BC: So we’d like to just kick it down before we wrap up here, we got stuff we gotta do. We gotta go log into Facebook. Watch the Cubs in the playoffs. They’re about to go to the World Series, aren’t they? We’re on tour, we don’t always follow the news.
Guy in crowd: White Sox!
BC: Heh, fuck the Sox, man. I could make a joke, but I ain’t goin’ that far, okay? Oh look, it’s the angry kid with the “uh, I love Ozzie Guillén!” No, he’s not even manager anymore. Imagine having a nickname like “A-Rod,” that sounds pretty good, right? “Hey, what’s your name?” “A-Rod.” (vaguely Mexican accent) “Hey, nice to meetcha, I’m A-Rod.” (normal voice and laughing) I promise, we’re gonna play a song, heh. I swear. I was talkin’ about my dad, right, like five minutes ago. So this is a song about my dad called Song for a Son.
A Song for a Son
Zero (abandoned after 5 seconds - somebody is a little off time)
> Zero
> Cherub Rock
[encore break]
Ava Adore
BC: Thank you so much. Thank you. We’s got one more song, we love you very much, thank you so much. Oh! One small plug: out in the hallway, our brothers and sisters from Resistance Pro Wrestling are out there, give ‘em some love. We got our one year anniversary show in November. Thank you. Did you know I was into wrestling, Jeff?

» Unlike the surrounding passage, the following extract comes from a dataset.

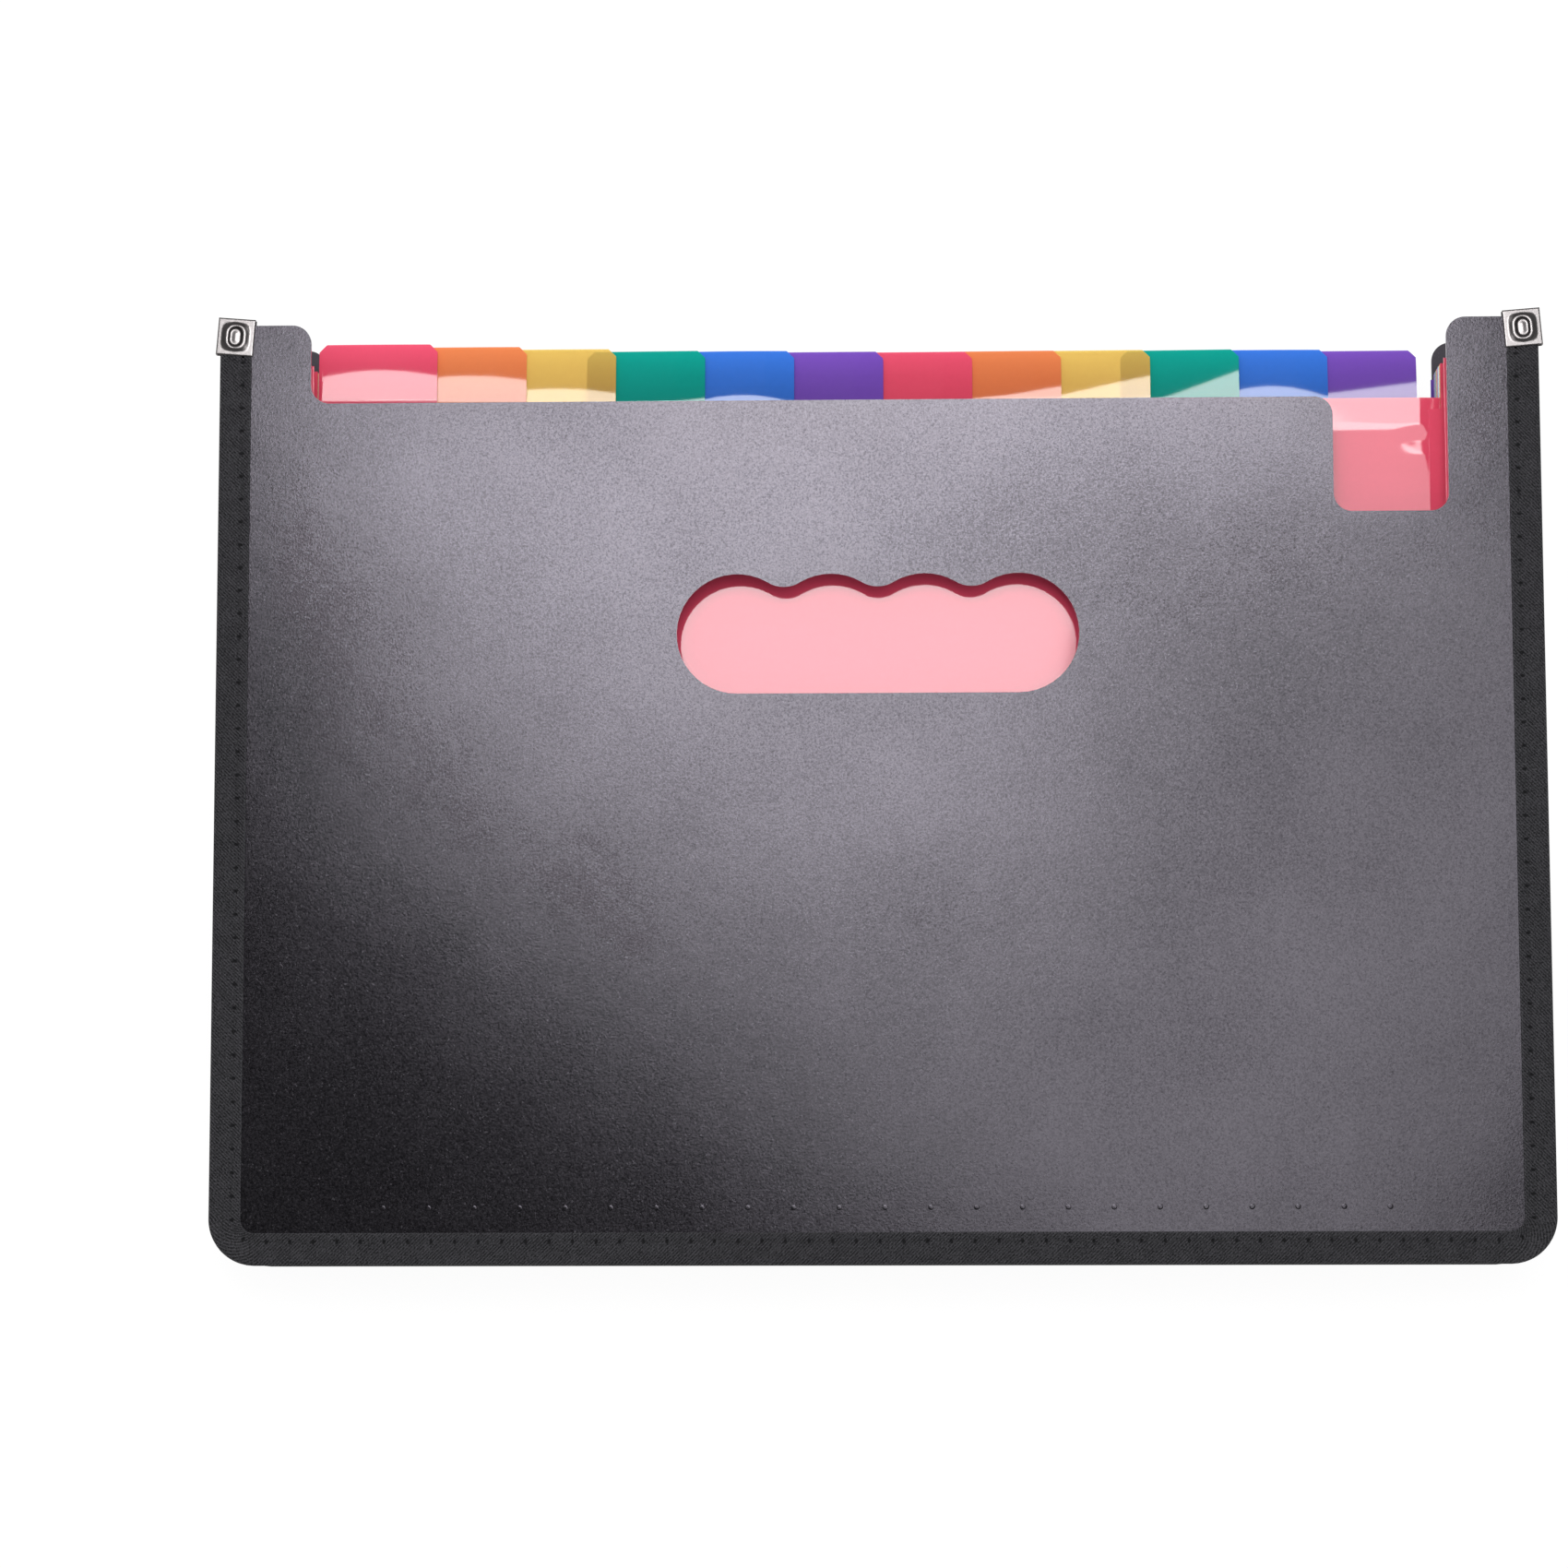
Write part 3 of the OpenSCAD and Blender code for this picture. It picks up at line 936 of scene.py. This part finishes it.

Jeff: No, I didn’t know that.
BC: (to crowd) Okay, I know you don’t like wrestling, but I do, okay? Who likes wrestling? Alright! That’s good. Come check out Resistance Pro, we’re in Racine tomorrow. I’ll be in Minneapolis rocking. And they’ll be in Racine rocking. So one more song for you, okay, this is dedicated to everybody here.